• **What you are asked to do**
Extract, unchanged, every line from the top of the material below through the line with "const LID_TOP = 43.5;", and no more.

Items from a data source
=====

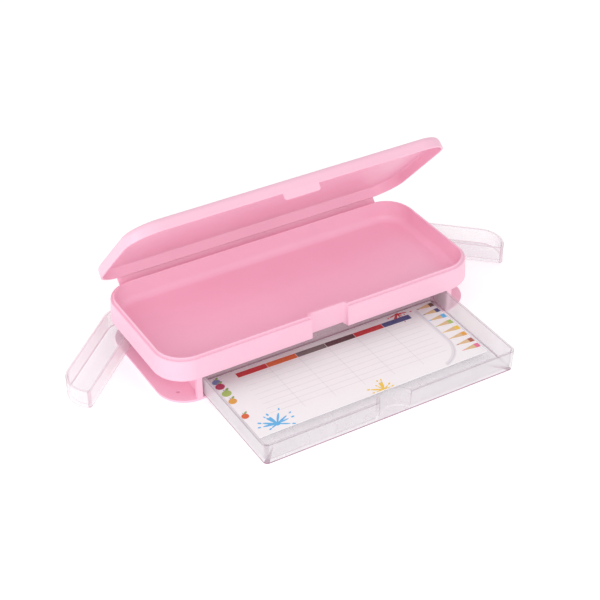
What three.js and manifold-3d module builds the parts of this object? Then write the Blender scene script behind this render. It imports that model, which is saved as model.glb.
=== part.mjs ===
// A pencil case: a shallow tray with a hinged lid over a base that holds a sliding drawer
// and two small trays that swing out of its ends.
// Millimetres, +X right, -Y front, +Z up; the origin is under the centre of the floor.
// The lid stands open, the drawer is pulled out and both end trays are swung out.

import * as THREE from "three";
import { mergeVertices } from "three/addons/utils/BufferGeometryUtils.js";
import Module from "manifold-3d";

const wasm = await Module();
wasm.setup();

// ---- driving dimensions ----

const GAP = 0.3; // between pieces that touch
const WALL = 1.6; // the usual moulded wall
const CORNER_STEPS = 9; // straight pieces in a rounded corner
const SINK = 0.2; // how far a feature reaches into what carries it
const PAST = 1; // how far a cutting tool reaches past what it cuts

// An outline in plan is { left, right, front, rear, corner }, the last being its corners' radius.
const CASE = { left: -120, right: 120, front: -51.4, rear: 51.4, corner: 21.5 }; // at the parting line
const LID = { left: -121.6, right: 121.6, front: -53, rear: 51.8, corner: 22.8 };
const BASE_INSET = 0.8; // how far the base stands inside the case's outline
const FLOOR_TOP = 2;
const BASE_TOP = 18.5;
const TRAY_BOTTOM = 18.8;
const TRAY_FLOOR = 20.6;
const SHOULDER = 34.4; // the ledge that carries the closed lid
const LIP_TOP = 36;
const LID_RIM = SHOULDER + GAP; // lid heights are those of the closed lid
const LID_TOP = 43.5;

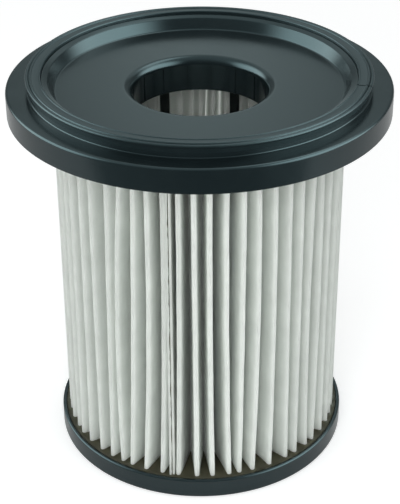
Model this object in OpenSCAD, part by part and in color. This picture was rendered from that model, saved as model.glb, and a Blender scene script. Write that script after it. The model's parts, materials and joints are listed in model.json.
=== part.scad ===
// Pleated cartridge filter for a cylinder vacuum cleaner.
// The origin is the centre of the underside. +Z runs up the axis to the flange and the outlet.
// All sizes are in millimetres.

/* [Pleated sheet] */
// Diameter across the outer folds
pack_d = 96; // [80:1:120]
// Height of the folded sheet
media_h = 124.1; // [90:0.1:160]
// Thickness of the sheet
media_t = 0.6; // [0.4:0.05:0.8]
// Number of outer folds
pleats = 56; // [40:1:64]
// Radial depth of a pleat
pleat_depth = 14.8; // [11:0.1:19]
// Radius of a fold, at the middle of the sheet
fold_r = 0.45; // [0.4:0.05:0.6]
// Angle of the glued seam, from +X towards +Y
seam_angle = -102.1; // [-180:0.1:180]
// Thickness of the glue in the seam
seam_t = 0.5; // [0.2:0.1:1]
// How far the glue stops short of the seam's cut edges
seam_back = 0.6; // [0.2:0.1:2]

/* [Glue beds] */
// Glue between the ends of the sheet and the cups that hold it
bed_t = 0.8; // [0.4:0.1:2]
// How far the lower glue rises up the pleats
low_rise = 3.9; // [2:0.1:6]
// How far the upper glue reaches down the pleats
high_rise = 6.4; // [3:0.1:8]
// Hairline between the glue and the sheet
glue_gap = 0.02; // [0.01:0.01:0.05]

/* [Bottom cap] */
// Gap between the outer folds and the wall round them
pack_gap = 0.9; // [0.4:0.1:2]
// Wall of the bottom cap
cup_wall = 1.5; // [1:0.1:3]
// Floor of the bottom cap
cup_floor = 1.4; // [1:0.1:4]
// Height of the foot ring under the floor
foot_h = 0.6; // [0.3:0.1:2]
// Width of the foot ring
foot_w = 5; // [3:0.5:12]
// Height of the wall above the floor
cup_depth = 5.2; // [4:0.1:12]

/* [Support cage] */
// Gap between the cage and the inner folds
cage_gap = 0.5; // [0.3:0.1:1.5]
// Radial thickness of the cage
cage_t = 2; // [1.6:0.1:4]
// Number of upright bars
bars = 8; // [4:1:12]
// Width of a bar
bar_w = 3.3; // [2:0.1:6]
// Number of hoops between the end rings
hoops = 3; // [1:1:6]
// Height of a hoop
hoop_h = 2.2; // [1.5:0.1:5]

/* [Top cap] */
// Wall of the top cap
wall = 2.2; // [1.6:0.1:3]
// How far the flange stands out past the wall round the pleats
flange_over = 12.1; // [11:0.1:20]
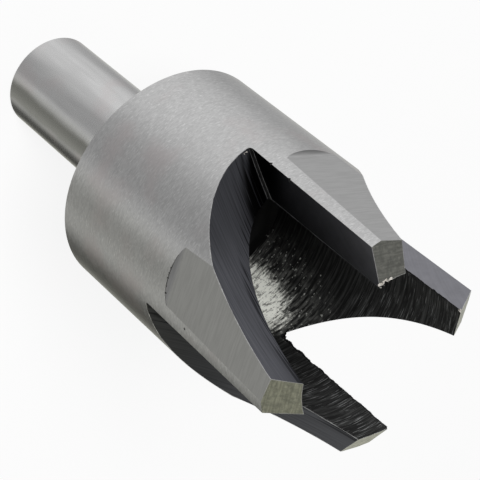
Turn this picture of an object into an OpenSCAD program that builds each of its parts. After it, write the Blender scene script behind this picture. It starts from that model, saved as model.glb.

=====

• **Complete output**
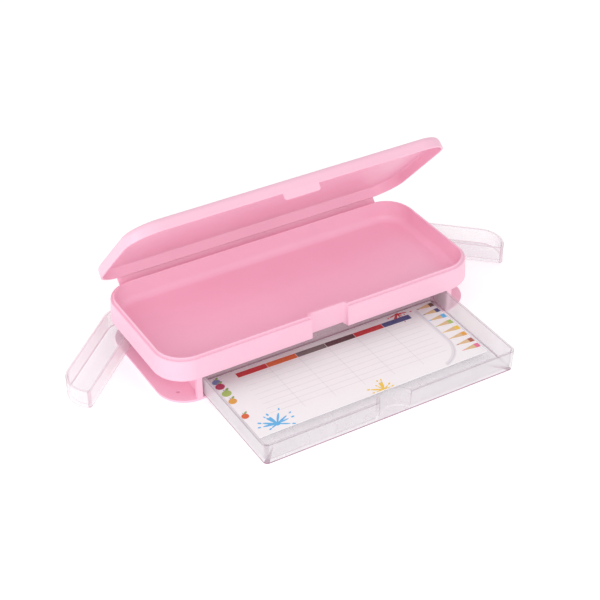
What three.js and manifold-3d module builds the parts of this object? Then write the Blender scene script behind this render. It imports that model, which is saved as model.glb.
=== part.mjs ===
// A pencil case: a shallow tray with a hinged lid over a base that holds a sliding drawer
// and two small trays that swing out of its ends.
// Millimetres, +X right, -Y front, +Z up; the origin is under the centre of the floor.
// The lid stands open, the drawer is pulled out and both end trays are swung out.

import * as THREE from "three";
import { mergeVertices } from "three/addons/utils/BufferGeometryUtils.js";
import Module from "manifold-3d";

const wasm = await Module();
wasm.setup();

// ---- driving dimensions ----

const GAP = 0.3; // between pieces that touch
const WALL = 1.6; // the usual moulded wall
const CORNER_STEPS = 9; // straight pieces in a rounded corner
const SINK = 0.2; // how far a feature reaches into what carries it
const PAST = 1; // how far a cutting tool reaches past what it cuts

// An outline in plan is { left, right, front, rear, corner }, the last being its corners' radius.
const CASE = { left: -120, right: 120, front: -51.4, rear: 51.4, corner: 21.5 }; // at the parting line
const LID = { left: -121.6, right: 121.6, front: -53, rear: 51.8, corner: 22.8 };
const BASE_INSET = 0.8; // how far the base stands inside the case's outline
const FLOOR_TOP = 2;
const BASE_TOP = 18.5;
const TRAY_BOTTOM = 18.8;
const TRAY_FLOOR = 20.6;
const SHOULDER = 34.4; // the ledge that carries the closed lid
const LIP_TOP = 36;
const LID_RIM = SHOULDER + GAP; // lid heights are those of the closed lid
const LID_TOP = 43.5;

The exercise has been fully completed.